● INFORMATION SUPPLIED
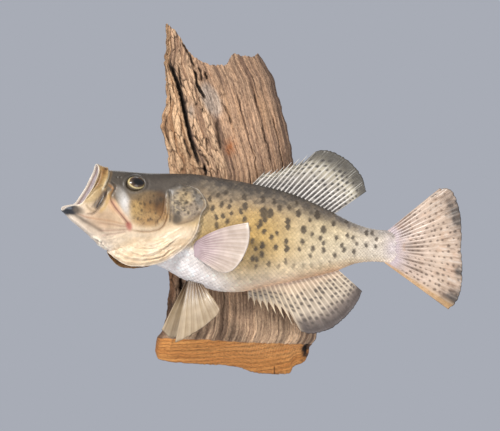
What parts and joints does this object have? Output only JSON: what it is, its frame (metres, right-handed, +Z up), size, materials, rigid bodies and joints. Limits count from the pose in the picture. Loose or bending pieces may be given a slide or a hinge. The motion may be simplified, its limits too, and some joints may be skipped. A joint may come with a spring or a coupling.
{
  "type": "mounted trophy fish",
  "caption": "Life-size mounted crappie with open mouth, flared gill covers and spread spotted fins, fixed to a split slab of weathered wood that hangs flat on a wall.",
  "frame": {"origin": "on the flat back of the wooden slab, near its middle, where it bears on the wall", "axes": "+X from the jaws to the tail fin, +Z up, +Y into the wall, so the fish stands off the slab towards -Y with its left side to the room"},
  "size_m": [0.3592, 0.1038, 0.3206],
  "materials": {
    "skin": "dried, painted and lacquered fish skin, satin",
    "fin": "dried spotted fin, satin lacquer",
    "pale_fin": "dried pale fin, satin lacquer",
    "eye": "cast eye with painted iris, high gloss",
    "wood": "weathered grey-brown split face, fresh orange saw cut below",
    "steel": "zinc-plated sheet and nails, dull"
  },
  "bodies": {
    "root": {"head": "skin", "upper_jaw": "skin", "lower_jaw": "skin", "gill_cover_left": "skin", "gill_cover_right": "skin", "trunk": "skin", "tail": "skin", "eye_left": "eye", "eye_right": "eye", "dorsal_fin": "fin", "anal_fin": "fin", "tail_fin": "fin", "pectoral_fin_left": "pale_fin", "pectoral_fin_right": "pale_fin", "pelvic_fin_left": "pale_fin", "pelvic_fin_right": "pale_fin", "slab": "wood", "hanger": "steel", "hanger_nail_1": "steel", "hanger_nail_2": "steel"}
  },
  "joints": []
}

● TASK INSTRUCTIONS
Reproduce all of the data exactly as given.

● RESPONSE TO THIS TASK
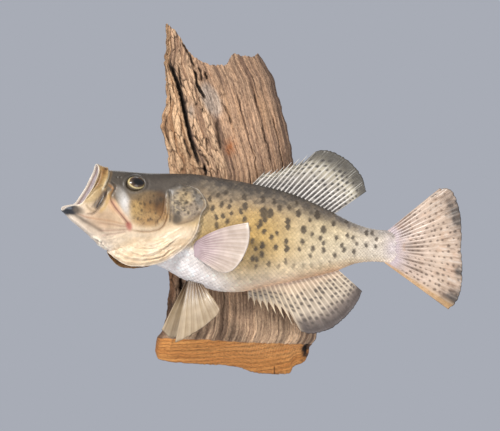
What parts and joints does this object have? Output only JSON: what it is, its frame (metres, right-handed, +Z up), size, materials, rigid bodies and joints. Limits count from the pose in the picture. Loose or bending pieces may be given a slide or a hinge. The motion may be simplified, its limits too, and some joints may be skipped. A joint may come with a spring or a coupling.
{
  "type": "mounted trophy fish",
  "caption": "Life-size mounted crappie with open mouth, flared gill covers and spread spotted fins, fixed to a split slab of weathered wood that hangs flat on a wall.",
  "frame": {"origin": "on the flat back of the wooden slab, near its middle, where it bears on the wall", "axes": "+X from the jaws to the tail fin, +Z up, +Y into the wall, so the fish stands off the slab towards -Y with its left side to the room"},
  "size_m": [0.3592, 0.1038, 0.3206],
  "materials": {
    "skin": "dried, painted and lacquered fish skin, satin",
    "fin": "dried spotted fin, satin lacquer",
    "pale_fin": "dried pale fin, satin lacquer",
    "eye": "cast eye with painted iris, high gloss",
    "wood": "weathered grey-brown split face, fresh orange saw cut below",
    "steel": "zinc-plated sheet and nails, dull"
  },
  "bodies": {
    "root": {"head": "skin", "upper_jaw": "skin", "lower_jaw": "skin", "gill_cover_left": "skin", "gill_cover_right": "skin", "trunk": "skin", "tail": "skin", "eye_left": "eye", "eye_right": "eye", "dorsal_fin": "fin", "anal_fin": "fin", "tail_fin": "fin", "pectoral_fin_left": "pale_fin", "pectoral_fin_right": "pale_fin", "pelvic_fin_left": "pale_fin", "pelvic_fin_right": "pale_fin", "slab": "wood", "hanger": "steel", "hanger_nail_1": "steel", "hanger_nail_2": "steel"}
  },
  "joints": []
}